Um estudo publicado nesta segunda-feira (20/02) na revista científica Nature descreve mais um caso de pessoa curada do vírus HIV após o paciente ter sido submetido a um transplante de medula óssea para curar sua leucemia. Trata-se de um homem de 53 anos, chamado simplesmente “paciente de Düsseldorf”, em referência à cidade do oeste da Alemanha.

Segundo os cientistas na Nature, seria o terceiro tratamento bem-sucedido, após os casos dos pacientes de “Londres” e “Berlim”, em que o doador para o transplante teve uma mutação rara que confere resistência a certas cepas de HIV, como o HIV-1.

“Isto sublinha que essas abordagens são promissoras e também reproduzíveis, uma vez que não permanece um caso isolado”, disse Jürgen Rockstroh, professor de infectologia no Hospital Universitário de Bonn, na Alemanha, que não esteve envolvido na pesquisa. Os pesquisadores apontam, no entanto, que o tratamento não foi bem-sucedido para vários outros pacientes.

Terceiro paciente “curado” via transplante

Embora ainda haja um debate sobre o que significa ser “curado de HIV”, o novo caso se soma aos dois casos anteriores de cura, usando o mesmo tipo de transplante de células-tronco.

“É difícil provar conclusivamente que alguém esteja curado de HIV porque o vírus pode permanecer escondido dentro de células imunes de vida muito longa, e os métodos disponíveis para detectá-las são limitados”, escreveram as especialistas Sharon Lewin e Jennifer Zerbato na revista científica The Lancet em 2020.

Por que o tratamento parece funcionar

Há um receptor nas células-alvo do vírus HIV chamado CCR5. Todos os três casos envolveram pacientes HIV-1 positivos que foram submetidos a um transplante de células-tronco de um doador com ambas as cópias de uma mutação CCR5 rara, mas que ocorre naturalmente.
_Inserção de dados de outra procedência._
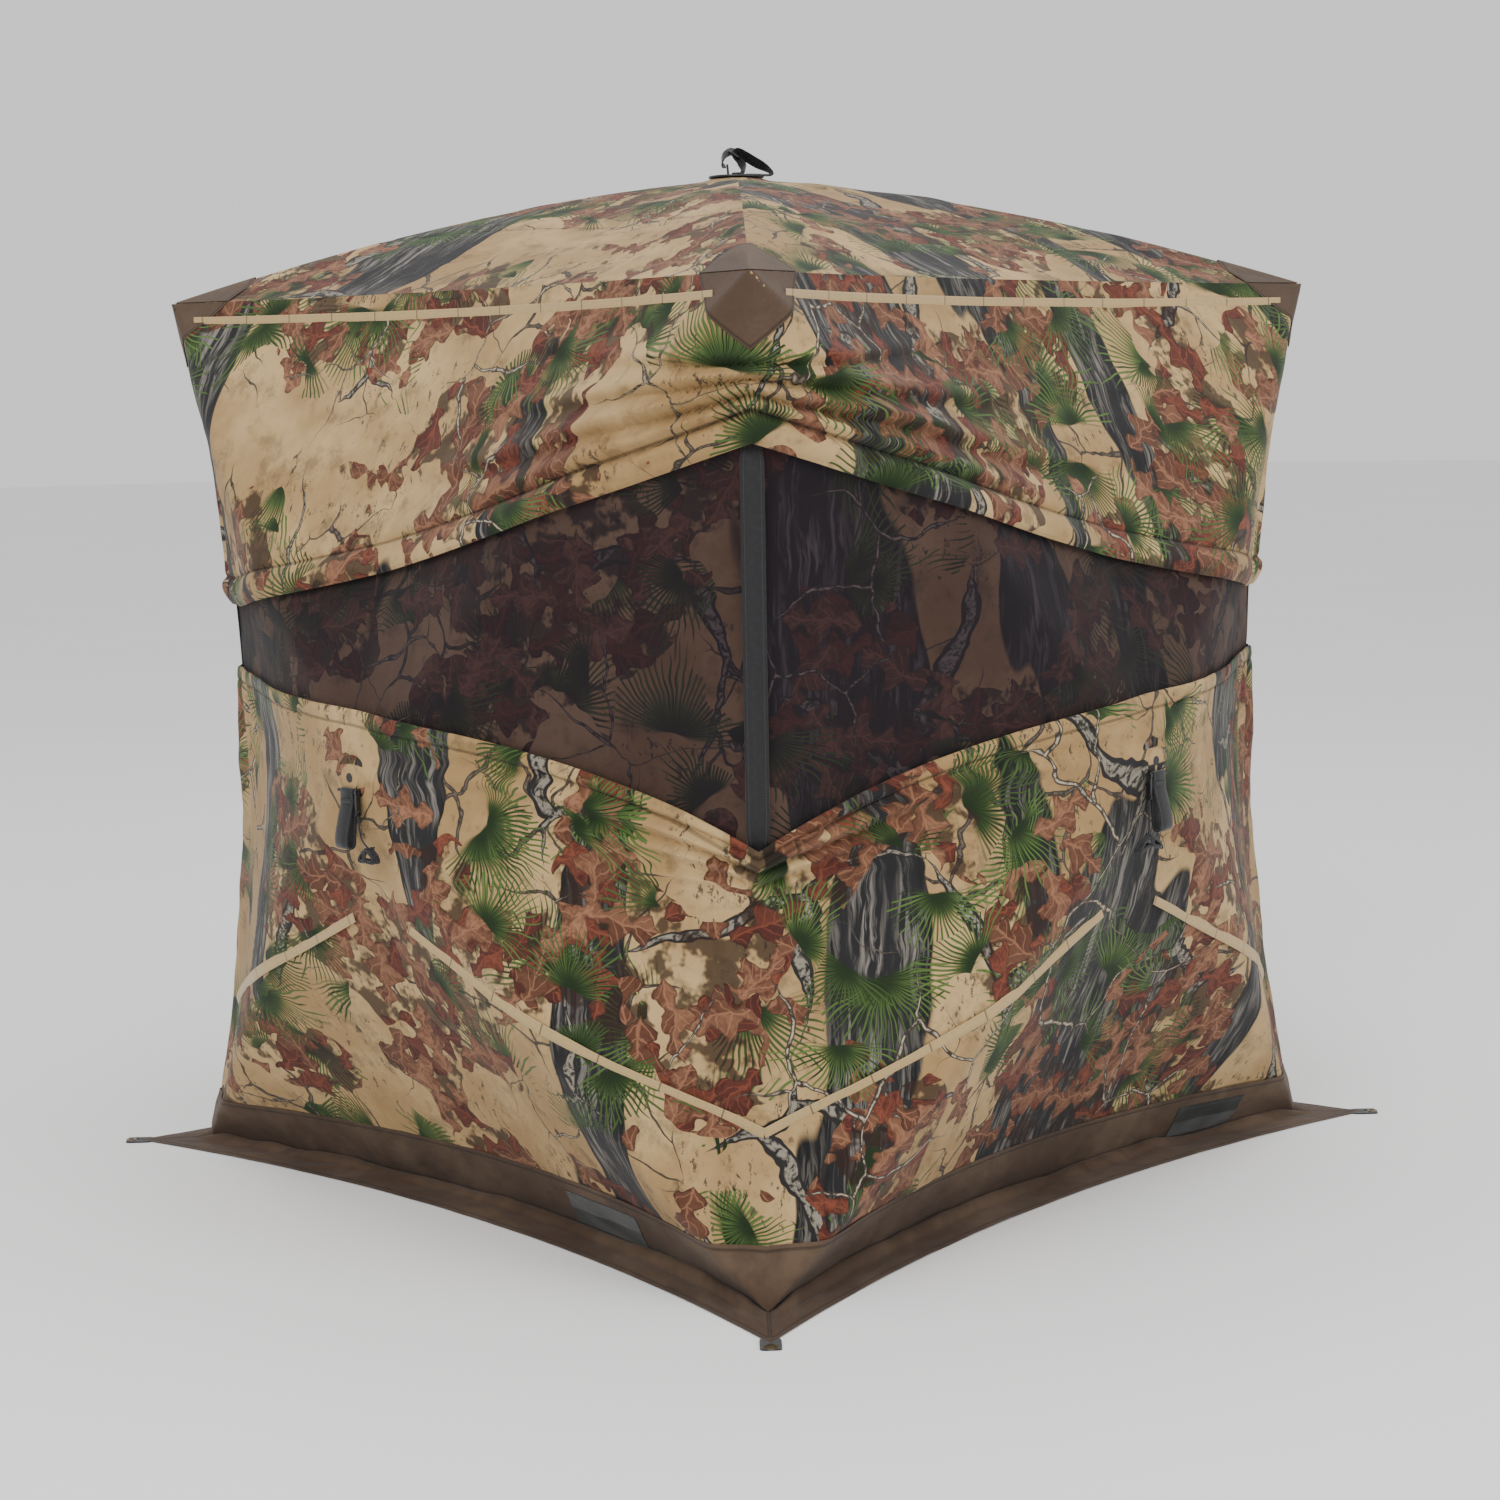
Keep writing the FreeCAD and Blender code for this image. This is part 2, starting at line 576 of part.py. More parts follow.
def hank(x, top, wide, tall, thick_by, sag):
    """A hank of line as one closed solid: a flat bundle whose middle is tied up higher than its ends."""
    z = BAR_HEIGHT
    points = [V(x - wide / 2, top - sag, z), V(x, top, z), V(x + wide / 2, top - sag, z)]
    spine = Part.Wire([Part.Arc(*points).toShape()])
    start = points[0]
    ahead = spine.Edges[0].tangentAt(spine.Edges[0].FirstParameter)
    up = V(0, 0, 1).cross(ahead).normalize()
    corners = [start + up * (tall / 2) * a + V(0, 0, thick_by / 2) * b for a, b in
               ((1, 0.5), (0.5, 1), (-0.5, 1), (-1, 0.5), (-1, -0.5), (-0.5, -1), (0.5, -1), (1, -0.5))]
    section = Part.makePolygon([*corners, corners[0]])
    return spine.makePipeShell([section], True, True)


# Each line starts at its clip's eye and meets its hank: clip's side, eye, then the route below it
LINE_ROUTES = {
    "front": (0, 23.0, [(0, 0), (1.5, -22), (7, -40), (24, -52)], (42.0, 24.0, 15.0, 8.0)),
    "right": (1, -23.0, [(0, 0), (-2.0, -20), (1.5, -41), (-1.5, -60)], (66.0, 20.0, 15.0, 16.0)),
}
EYE_DROP = BAR_DROP + CLIP_SPAN + CLIP_R
for name, (k, side, route, (wide, tall, deep, sag)) in LINE_ROUTES.items():
    clip = snap_clip(side, -BAR_DROP)
    points = [V(side + dx, -EYE_DROP + dy, BAR_HEIGHT) for dx, dy in route]
    tube = line_tube(name, points, LINE_R)
    end = points[-1]
    bundle = hank(end.x, end.y - tall / 2, wide, tall, deep, sag)
    tube = tube.cut(bundle)
    for label, shape in (("line_clip_", clip), ("guy_line_", tube), ("guy_hank_", bundle)):
        save(stationed(shape, turn_of(k)), label + name)
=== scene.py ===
import math

import bmesh
import bpy
import numpy as np
from bpy.props import FloatProperty, FloatVectorProperty, IntProperty, PointerProperty
from mathutils import Matrix, Vector


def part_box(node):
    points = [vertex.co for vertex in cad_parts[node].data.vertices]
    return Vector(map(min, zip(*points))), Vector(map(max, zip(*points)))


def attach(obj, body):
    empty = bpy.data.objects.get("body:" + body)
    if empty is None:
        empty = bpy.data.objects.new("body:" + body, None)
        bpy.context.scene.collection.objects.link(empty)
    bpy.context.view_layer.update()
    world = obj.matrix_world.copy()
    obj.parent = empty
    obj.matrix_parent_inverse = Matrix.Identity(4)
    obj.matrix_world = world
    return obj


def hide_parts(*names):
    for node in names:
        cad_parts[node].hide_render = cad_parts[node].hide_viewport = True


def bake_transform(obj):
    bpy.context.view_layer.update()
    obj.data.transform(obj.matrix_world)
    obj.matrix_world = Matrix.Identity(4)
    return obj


bl_info = {
    "name": "Pop up ground blind",
    "version": (1, 0, 0),
    "blender": (4, 5, 0),
    "location": "3D View > Sidebar > Ground Blind",
    "description": "Cloth, webbing, rods, lines and finishes of a square pop up ground blind",
    "category": "Object",
}

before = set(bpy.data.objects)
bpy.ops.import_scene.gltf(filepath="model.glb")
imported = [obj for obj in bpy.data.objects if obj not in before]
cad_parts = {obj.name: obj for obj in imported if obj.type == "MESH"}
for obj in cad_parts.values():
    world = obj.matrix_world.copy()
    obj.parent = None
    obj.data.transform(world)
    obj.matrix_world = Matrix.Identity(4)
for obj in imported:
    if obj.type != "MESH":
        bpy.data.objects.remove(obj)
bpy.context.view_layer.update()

# The shell's measures, from the frame
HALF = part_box("roof_cloth")[1].x
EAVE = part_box("wall_upper_front")[1].z
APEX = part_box("roof_handle")[0].z - 0.004
BAR_FACE = 0.0125  # the pull strap bar's outer face stands this far over the peak of a wall
HUB_OUT = -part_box("hub_cap_front")[0].y - HALF - BAR_FACE
BAND_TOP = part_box("foot_band")[1].z
SKIRT_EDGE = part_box("ground_skirt")[1].x
MID = EAVE / 2
WALLS = ("front", "right", "back", "left")
SIDES = ("bottom", "right", "top", "left")
ROLL = 0.0035  # radius of the turn at a cloth's free edge
OVER = 0.0022  # a piece sewn over the cloth stands this far off it
MESH_BACK = 0.008  # the window mesh hangs this far behind the wall's surface
UPPER_CUT = (0.35, 0.80)  # the upper walls are cut from another place of the print than the lower ones
STRAP_LEVEL = 0.010  # the pull strap's bar and the guy line lie this far over a wall's peak


def paint(red, green, blue):
    """A display colour, 0 to 255, as the linear colour that a shader takes."""
    shade = np.array([red, green, blue]) / 255
    linear = np.where(shade < 0.04045, shade / 12.92, ((shade + 0.055) / 1.055) ** 2.4)
    return tuple(float(x) for x in linear)


def length_property(name, about, default):
    return FloatProperty(name=name, description=about, default=default, min=0.0, unit="LENGTH")


def colour_property(name, about, default):
    return FloatVectorProperty(name=name, description=about, default=default, size=3, min=0.0, max=1.0, subtype="COLOR")


class BlindSizes(bpy.types.PropertyGroup):
    rod_bow: length_property("Rod bow", "How far the bent rods lift the cloth over a straight slope", 0.032)
    side_pull: length_property("Side pull", "Inward curve of the corners at mid height", 0.064)
    eave_pull: length_property("Eave pull", "Inward curve of the eaves at their middles", 0.085)
    hem_pull: length_property("Hem pull", "Inward curve of the foot at its middles", 0.106)
    cloth: length_property("Cloth", "Thickness of the coated cloth", 0.0012)
    hem: length_property("Window hem", "Width of the hem at the foot of an upper wall", 0.048)
    sill_hem: length_property("Sill hem", "Width of the hem at the top of a lower wall", 0.022)
    stand: length_property("Flap stand", "How far a wall's free edge stands off the mesh", 0.008)
    ridge: FloatProperty(name="Ridge", description="Width of the rounded ridge over a rod, as a share of half a panel",
                         default=0.030, min=0.001)
    strip: length_property("Brush strip", "Width of the loop strips for brush", 0.020)
    webbing: length_property("Webbing", "Thickness of the webbing", 0.002)
    corner_strap: length_property("Corner webbing", "Width of the webbing down the corners", 0.038)
    pull_strap: length_property("Pull strap", "Width of the pull straps' webbing", 0.034)
    patch: length_property("Corner patch", "Reach of the brown patches along the eaves", 0.150)
    line: length_property("Guy line", "Diameter of the guy lines", 0.003)
    cell: length_property("Cell", "Size of a cloth mesh's cells", 0.010)
    seed: IntProperty(name="Seed", description="Seed of the creases in the cloth", default=7)


class BlindColours(bpy.types.PropertyGroup):
    sand: colour_property("Sand", "Ground of the woodland print", paint(152, 122, 80))
    sand_light: colour_property("Light sand", "Light patches of the ground", paint(184, 155, 110))
    bark: colour_property("Bark", "Dark of the printed trunks", paint(30, 29, 31))
    bark_light: colour_property("Light bark", "Light streaks of the printed trunks", paint(122, 116, 108))
    rust: colour_property("Rust", "Printed oak leaves", paint(80, 46, 32))
    rust_light: colour_property("Light rust", "Lit printed oak leaves", paint(150, 106, 78))
    pine: colour_property("Pine", "Dark printed needles", paint(22, 38, 12))
    pine_light: colour_property("Light pine", "Lit printed needles", paint(82, 108, 50))
    brown: colour_property("Brown", "Skirt, foot band and corner patches", paint(70, 52, 38))
    strip: colour_property("Strip", "Loop strips for brush", paint(188, 160, 112))
    black: colour_property("Black", "Webbing, line and mouldings", paint(26, 26, 28))
    lining: colour_property("Lining", "Inside of the coated cloth", paint(24, 24, 26))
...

Pessoas com esta mutação têm menor ou nenhuma expressão do receptor CCR5 em suas células, conferindo proteção contra certas cepas do vírus HIV. O transplante essencialmente substitui o sistema imunológico do paciente pelo resistente ao HIV.

O paciente, cuja identidade não foi revelada, era positivo para o HIV tipo 1 (HIV-1) e foi monitorado por pesquisadores no Hospital Universitário de Düsseldorf por mais de nove anos, após seu transplante em fevereiro de 2013. Ele tinha leucemia mieloide aguda. Leucemia é um tipo de câncer que afeta a medula óssea, o tecido esponjoso dentro dos ossos que produz as células sanguíneas, entre as quais, os glóbulos brancos, responsáveis pelo sistema imunológico.

O paciente continuou tomando medicamento antiviral para HIV até novembro de 2018, quando os pesquisadores decidiram interromper o tratamento por ser a única maneira de saber se o paciente havia sido curado. Quatro anos após a interrupção da terapia antirretroviral, os pesquisadores não conseguiram detectar quaisquer vestígios de vírus HIV capazes de causar infecção. Além disso, observaram níveis decrescentes de anticorpos específicos do HIV-1.

O material genético do vírus HIV esteve, em sua maioria, indetectável, exceto por vestígios esporádicos identificados em algumas amostras de sangue e de tecidos linfáticos. Estes resultados são fortes evidências de que o paciente foi curado do HIV-1, segundo os pesquisadores.

Transplante de células-tronco como tratamento do HIV?

Embora este estudo se some a dois casos anteriores de “cura” bem-sucedida do HIV, não significa que os transplantes de células-tronco sejam uma alternativa segura e viável ao tratamento do HIV. “Outra limitação fundamental [do transplante] é a pronunciada toxicidade associada”, sublinhou Boris Fehse, chefe do departamento de pesquisa em terapia celular e genética do Centro Médico Universitário Hamburg-Eppendorf, que também não participou do estudo.

“Os transplantes de medula óssea requerem medicamentos que suprimem o sistema imunológico, o que pode aumentar o risco de infecções e potencialmente levar à chamada doença ‘enxerto versus hospedeiro’, em que as células imunes transplantadas atacam o tecido hospedeiro”, acrescentou Fehse.

Os autores advertem que esse tipo de transplante de células-tronco não é de baixo risco ou facilmente aplicável. O estudo, acrescentam, serve antes como mais uma evidência de que as terapias de edição de genes que visam os receptores CCR5 podem ser a chave para a cura do HIV-1.